Founded in 1999, the New America Foundation is a nonprofit, nonpartisan public policy institute that invests in new thinkers and new ideas to address the next generation of challenges facing the United States. This grant supports a project, Transition: U.S. National Security in 2012 and Beyond, which seeks to provide policymakers and the public with the results of fact-based, non-partisan research and analysis on the most critical foreign policy issues facing the United States. The requested grant would support a series of high-level bipartisan public discussions, during and immediately following the U.S. presidential election. The project is a tripartite collaboration among three Washington-based think tanks; the New America Foundation, the Center for a New American Security, and the American Enterprise Institute. MacArthur and the Carnegie Corporation plan to jointly support the project.

2012 (2 years)
$500,000

Housed at the New American Foundation, the Committee for a Responsible Federal Budget is a bipartisan, non-profit organization that educates the public about issues that have significant fiscal policy impact. It will use this grant to build support for a comprehensive debt reduction plan.

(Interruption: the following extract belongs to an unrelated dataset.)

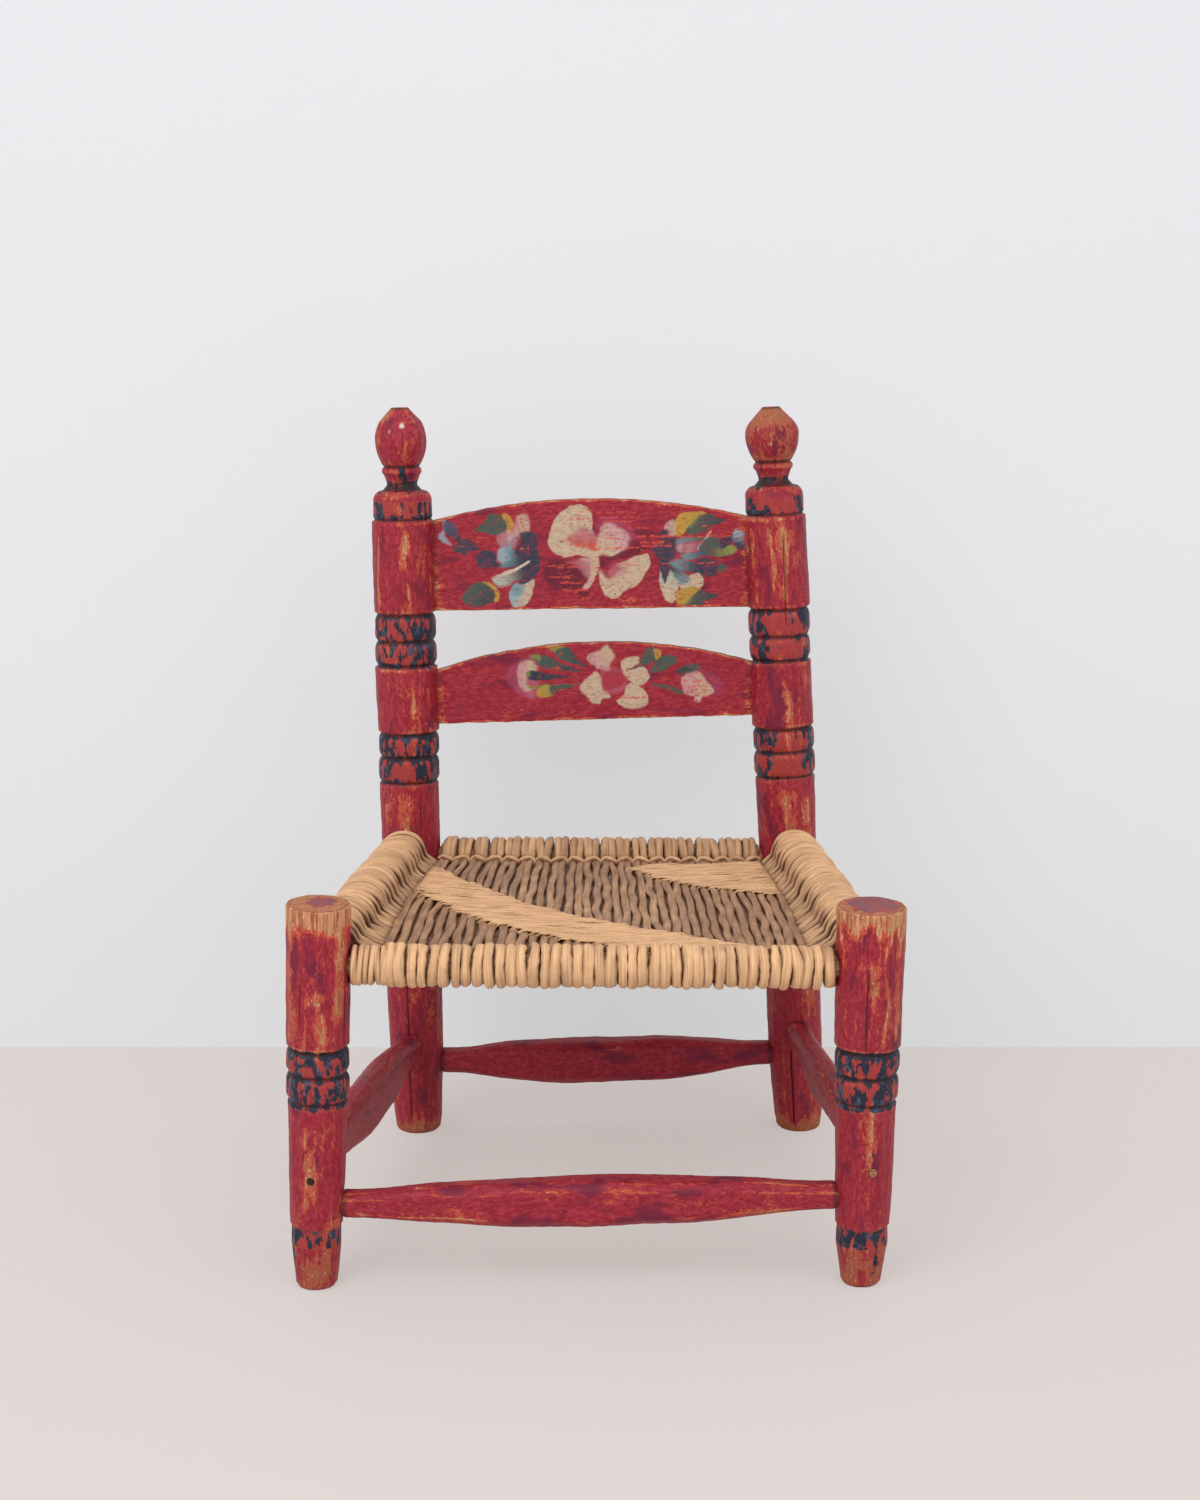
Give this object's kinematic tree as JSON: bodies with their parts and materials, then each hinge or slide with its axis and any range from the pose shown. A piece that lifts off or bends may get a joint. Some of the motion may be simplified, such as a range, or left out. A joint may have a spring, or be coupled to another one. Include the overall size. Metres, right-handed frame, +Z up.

Building upon its previous efforts to advance a bipartisan approach, the Committee will continue to provide policy ideas and support to lawmakers, and to build a network of public supporters - business leaders, experts, local leaders and citizens - that seeks to achieve a comprehensive solution to stabilize the debt in the medium term and reduce it in the longer term.

2011 (1 year)
$500,000

To support the Committee for a Responsible Federal Budget for The Moment of Truth Project, which seeks a bi-partisan solution to the country's long-term fiscal challenges.

2010 ( 6 months)
$45,000

To produce a paper on the implications for ordinary Americans of a failure to address the Federal fiscal crisis.

2010 (2 years)
$400,000

In support of the Committee for a Responsible Federal Budget to advance a national dialogue aimed at generating solutions to ensure the nation's long-term fiscal future (over two years).

2001 (3 years)
$750,000

In support of general operations (over three years).